* _What is asked_
What is needed is an exact copy of the lines from the one containing "low, high = box_of([fruit, stem])" to the one containing "if empty is", both lines included, and no other lines.
* * *
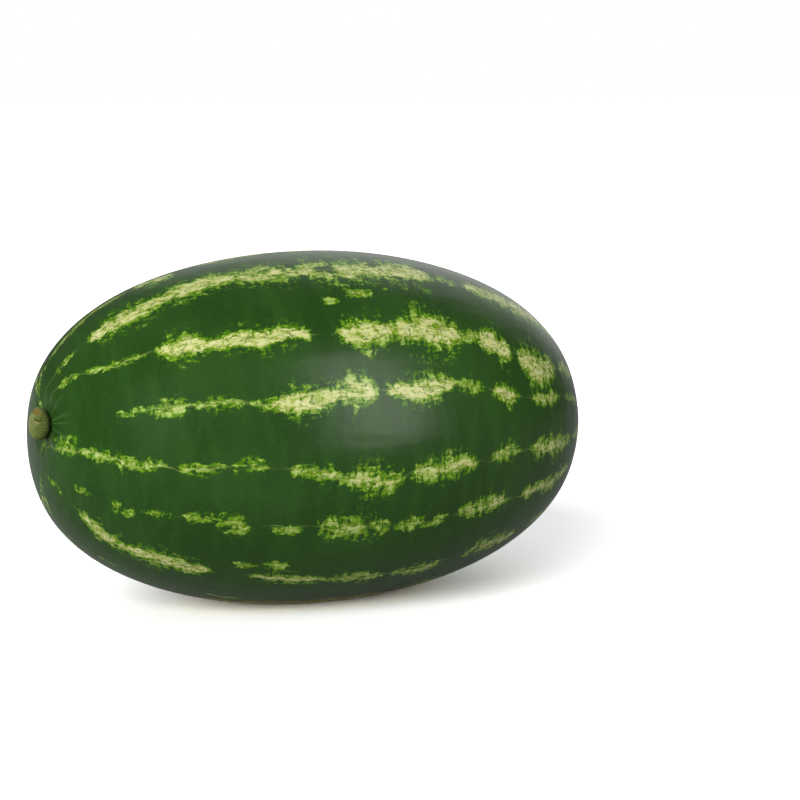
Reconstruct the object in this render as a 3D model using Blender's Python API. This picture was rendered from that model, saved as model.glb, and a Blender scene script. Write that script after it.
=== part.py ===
"""An oblong watermelon, as picked, lying on its side on the small flat spot under its belly.

Two parts: the whole fruit, and the stub of stem that is left on it. The fruit's axis lies along X, with
the stem end at -X and the blossom end at +X. Metres, +Z up. The box of the two parts is centred on the
origin, and its underside is at Z = 0.
"""

import math

import bmesh
import bpy
from mathutils import Matrix, Vector

# The fruit's outline is |x / half length| ** END_POWER + |r / half diameter| ** SIDE_POWER = 1, with x along
# the axis and r out from it. Two powers of 2 would be an ellipse, and more gives fuller shoulders.
FRUIT_LENGTH = 0.334
FRUIT_DIAMETER = 0.210
END_POWER = 2.07
SIDE_POWER = 2.46
FRUIT_SEGMENTS = 60  # round the axis
FRUIT_RINGS = 40  # along it

# The fruit settles under its own weight on a flat spot this much above its roundest line.
REST_SPOT_RISE = 0.001

# The stem stands off the axis, on the end face.
STEM_ACROSS = -0.0230  # from the axis, along Y
STEM_UP = 0.0137  # from the axis, along Z
STEM_WIDTH = 0.0205
STEM_TALL = 0.0190
STEM_HEIGHT = 0.0086  # from the seat to the highest point, before the end is cut
STEM_POWER = 2.6
STEM_SEGMENTS = 30
STEM_RINGS = 20
STEM_RIBS = 5
STEM_RIB_DEPTH = 0.05  # share of the radius
STEM_CUT_TILT = math.radians(14.0)
STEM_CUT_HEIGHT = 0.0078  # where the cut crosses the stem's axis

# Shallow round dimples with flat floors: the stem's seat, and the scar of the blossom.
SEAT_FLOOR_RADIUS = 0.0115
SEAT_MOUTH_RADIUS = 0.0170
SEAT_DEPTH = 0.0012
SCAR_FLOOR_RADIUS = 0.0035
SCAR_MOUTH_RADIUS = 0.0080
SCAR_DEPTH = 0.0010
DIMPLE_SEGMENTS = 40
CUTTER_TALLNESS = 3.0  # of a dimple's cutter, in depths of the dimple

JOINT_GAP = 0.0003  # between the stem's foot and its seat

SHARP_ANGLE = math.radians(35.0)  # an edge that bends more than this stays sharp


def clear_scene():
    for obj in list(bpy.data.objects):
        bpy.data.objects.remove(obj, do_unlink=True)


def new_collection(name):
    collection = bpy.data.collections.new(name)
    bpy.context.scene.collection.children.link(collection)
    return collection


def new_material(name, colour, roughness):
    material = bpy.data.materials.new(name)
    material.use_nodes = True
    shader = material.node_tree.nodes["Principled BSDF"]
    shader.inputs["Base Color"].default_value = (*colour, 1.0)
    shader.inputs["Roughness"].default_value = roughness
    shader.inputs["Metallic"].default_value = 0.0
    return material


def add_object(name, bm, collection, parent):
    """Makes the bmesh an object of that name, smooth shaded with its cut edges kept sharp."""
    mesh = bpy.data.meshes.new(name)
    bm.to_mesh(mesh)
    bm.free()
    mesh.shade_smooth()
    mesh.set_sharp_from_angle(angle=SHARP_ANGLE)
    obj = bpy.data.objects.new(name, mesh)
    obj.parent = parent
    collection.objects.link(obj)
    return obj


def shaped_sphere(segments, rings, shape):
    """A unit sphere whose every vertex goes where shape sends it."""
    bm = bmesh.new()
    bmesh.ops.create_uvsphere(bm, u_segments=segments, v_segments=rings, radius=1.0)
    for vert in bm.verts:
        vert.co = shape(vert.co)
    return bm


def cut_flat(bm, point, normal):
    """Cuts off everything past a plane and closes the cut with one flat face."""
    everything = bm.verts[:] + bm.edges[:] + bm.faces[:]
    cut = bmesh.ops.bisect_plane(bm, geom=everything, plane_co=point, plane_no=normal, clear_outer=True)
    rim = [item for item in cut["geom_cut"] if isinstance(item, bmesh.types.BMEdge)]
    bmesh.ops.contextual_create(bm, geom=rim)
    bmesh.ops.recalc_face_normals(bm, faces=bm.faces[:])


def signed_power(value, power):
    return math.copysign(abs(value) ** power, value)


def fruit_point(unit):
    """The point of the fruit for a point of the unit sphere whose poles are at +-Z."""
    out = math.hypot(unit.x, unit.y)
    along = 0.5 * FRUIT_LENGTH * signed_power(unit.z, 2.0 / END_POWER)
    radius = 0.5 * FRUIT_DIAMETER * out ** (2.0 / SIDE_POWER)
    if out < 1e-6:
        return Vector((along, 0.0, 0.0))
    return Vector((along, radius * unit.x / out, radius * unit.y / out))


def stem_frame():
    """Where the stem meets the skin: its foot, with local Z out of the fruit and local Y up the end face."""
    half_length = 0.5 * FRUIT_LENGTH
    half_diameter = 0.5 * FRUIT_DIAMETER
    radius = math.hypot(STEM_ACROSS, STEM_UP)
    share = (radius / half_diameter) ** SIDE_POWER
    along = -half_length * (1.0 - share) ** (1.0 / END_POWER)
    slope_x = -END_POWER / half_length * (-along / half_length) ** (END_POWER - 1.0)
    slope_r = SIDE_POWER / half_diameter * (radius / half_diameter) ** (SIDE_POWER - 1.0)
    outward = Vector((slope_x, slope_r * STEM_ACROSS / radius, slope_r * STEM_UP / radius)).normalized()
    side = Vector((0.0, 0.0, 1.0)).cross(outward).normalized()
    upward = outward.cross(side)
    turn = Matrix((side, upward, outward)).transposed().to_4x4()
    return Matrix.Translation((along, STEM_ACROSS, STEM_UP)) @ turn


def make_fruit(collection, frame):
    bm = shaped_sphere(FRUIT_SEGMENTS, FRUIT_RINGS, fruit_point)
    lowest = -0.5 * FRUIT_DIAMETER + REST_SPOT_RISE
    cut_flat(bm, Vector((0.0, 0.0, lowest)), Vector((0.0, 0.0, -1.0)))
    fruit = add_object("fruit", bm, collection, frame)
    fruit.data.materials.append(new_material("waxy_rind", (0.028, 0.085, 0.018), 0.34))
    return fruit


def make_dimple(name, floor_radius, mouth_radius, depth, place, collection, frame):
    """A cone cutter whose floor lies depth below the skin, and whose wall flares as it rises through it."""
    flare = (mouth_radius - floor_radius) / depth
    tall = CUTTER_TALLNESS * depth
    bm = bmesh.new()
    bmesh.ops.create_cone(
        bm,
        cap_ends=True,
        segments=DIMPLE_SEGMENTS,
        radius1=floor_radius,
        radius2=floor_radius + flare * tall,
        depth=tall,
    )
    bmesh.ops.translate(bm, verts=bm.verts[:], vec=(0.0, 0.0, 0.5 * tall - depth))
    bmesh.ops.transform(bm, matrix=place, verts=bm.verts[:])
    cutter = add_object(name, bm, collection, frame)
    cutter.hide_render = True
    cutter.display_type = "WIRE"
    return cutter


def cut_with(obj, cutter):
    modifier = obj.modifiers.new(cutter.name, "BOOLEAN")
    modifier.operation = "DIFFERENCE"
    modifier.solver = "EXACT"
    modifier.object = cutter


def stem_point(unit):
    """A full, ribbed knob: the unit sphere pushed out to a squarer one by STEM_POWER, then ribbed round Z."""
    size = sum(abs(value) ** STEM_POWER for value in unit) ** (1.0 / STEM_POWER)
    rib = 1.0 + STEM_RIB_DEPTH * math.cos(STEM_RIBS * math.atan2(unit.y, unit.x)) * math.hypot(unit.x, unit.y)
    half = Vector((0.5 * STEM_WIDTH * rib, 0.5 * STEM_TALL * rib, STEM_HEIGHT))
    return Vector(part * unit_part / size for part, unit_part in zip(half, unit))


def make_stem_stub(place, collection, frame):
    """The knob is cut flat at its foot, just clear of the seat, and on a slant where the stem broke off."""
    bm = shaped_sphere(STEM_SEGMENTS, STEM_RINGS, stem_point)
    cut_flat(bm, Vector((0.0, 0.0, JOINT_GAP)), Vector((0.0, 0.0, -1.0)))
    slant = Vector((0.0, math.sin(STEM_CUT_TILT), math.cos(STEM_CUT_TILT)))
    cut_flat(bm, Vector((0.0, 0.0, STEM_CUT_HEIGHT)), slant)
    seat_floor = Matrix.Translation((0.0, 0.0, -SEAT_DEPTH))
    bmesh.ops.transform(bm, matrix=place @ seat_floor, verts=bm.verts[:])
    stem = add_object("stem_stub", bm, collection, frame)
    stem.data.materials.append(new_material("dry_stem", (0.190, 0.185, 0.060), 0.72))
    return stem


def box_of(objects):
    """The lowest and highest corners of the finished meshes together."""
    graph = bpy.context.evaluated_depsgraph_get()
    corners = []
    for obj in objects:
        finished = obj.evaluated_get(graph)
        corners += [finished.matrix_world @ vert.co for vert in finished.data.vertices]
    low = Vector(min(corner[axis] for corner in corners) for axis in range(3))
    high = Vector(max(corner[axis] for corner in corners) for axis in range(3))
    return low, high


def main():
    clear_scene()
    parts = new_collection("watermelon")
    cutters = new_collection("watermelon_cutters")
    frame = bpy.data.objects.new("watermelon_frame", None)
    parts.objects.link(frame)

    stem_place = stem_frame()
    blossom_place = Matrix.Translation((0.5 * FRUIT_LENGTH, 0.0, 0.0)) @ Matrix.Rotation(0.5 * math.pi, 4, "Y")
    fruit = make_fruit(parts, frame)
    seat = make_dimple(
        "stem_seat_cutter", SEAT_FLOOR_RADIUS, SEAT_MOUTH_RADIUS, SEAT_DEPTH, stem_place, cutters, frame
    )
    scar = make_dimple(
        "blossom_scar_cutter", SCAR_FLOOR_RADIUS, SCAR_MOUTH_RADIUS, SCAR_DEPTH, blossom_place, cutters, frame
    )
    cut_with(fruit, seat)
    cut_with(fruit, scar)
    stem = make_stem_stub(stem_place, parts, frame)

    low, high = box_of([fruit, stem])
    middle = 0.5 * (low + high)
    frame.location = (-middle.x, -middle.y, -low.z)
    bpy.context.view_layer.update()


main()
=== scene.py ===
"""A whole oblong watermelon on a pale floor: the looks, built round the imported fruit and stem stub.

The skin and the stem stub are surfaces worked out on grids. The skin carries the melon's own markings as
attributes of its vertices, and its material breaks them up into mottled, feathery patches.
"""

import math

import bpy
import numpy as np
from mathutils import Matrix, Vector


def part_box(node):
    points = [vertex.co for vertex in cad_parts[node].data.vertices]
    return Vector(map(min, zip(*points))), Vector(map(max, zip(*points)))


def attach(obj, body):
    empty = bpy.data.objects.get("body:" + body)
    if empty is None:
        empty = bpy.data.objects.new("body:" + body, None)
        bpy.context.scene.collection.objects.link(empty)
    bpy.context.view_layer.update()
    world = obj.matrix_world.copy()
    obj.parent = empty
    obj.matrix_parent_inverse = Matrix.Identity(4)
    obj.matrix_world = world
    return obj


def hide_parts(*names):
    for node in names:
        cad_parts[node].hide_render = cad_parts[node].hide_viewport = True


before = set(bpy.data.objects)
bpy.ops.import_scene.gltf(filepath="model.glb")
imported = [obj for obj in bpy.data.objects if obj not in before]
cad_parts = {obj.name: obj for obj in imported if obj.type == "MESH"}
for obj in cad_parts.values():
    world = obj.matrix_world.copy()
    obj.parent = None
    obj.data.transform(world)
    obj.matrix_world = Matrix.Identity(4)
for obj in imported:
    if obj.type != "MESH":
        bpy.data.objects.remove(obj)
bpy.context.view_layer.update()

MM = 0.001

# The fruit's outline: |x / half length| ** END_POWER + |r / radius| ** SIDE_POWER = 1.
FRUIT_LOW, FRUIT_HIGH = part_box("fruit")
RADIUS = 0.5 * (FRUIT_HIGH.y - FRUIT_LOW.y)
HALF_LENGTH = 0.5 * (FRUIT_HIGH.x - FRUIT_LOW.x)
CENTRE = Vector((0.5 * (FRUIT_LOW.x + FRUIT_HIGH.x), 0.0, FRUIT_HIGH.z - RADIUS))
END_POWER = 2.07
SIDE_POWER = 2.46
SKIN_RINGS = 300
SKIN_SEGMENTS = 300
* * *
* _Finished task_
    low, high = box_of([fruit, stem])
    middle = 0.5 * (low + high)
    frame.location = (-middle.x, -middle.y, -low.z)
    bpy.context.view_layer.update()


main()
=== scene.py ===
"""A whole oblong watermelon on a pale floor: the looks, built round the imported fruit and stem stub.

The skin and the stem stub are surfaces worked out on grids. The skin carries the melon's own markings as
attributes of its vertices, and its material breaks them up into mottled, feathery patches.
"""

import math

import bpy
import numpy as np
from mathutils import Matrix, Vector


def part_box(node):
    points = [vertex.co for vertex in cad_parts[node].data.vertices]
    return Vector(map(min, zip(*points))), Vector(map(max, zip(*points)))


def attach(obj, body):
    empty = bpy.data.objects.get("body:" + body)
    if empty is None:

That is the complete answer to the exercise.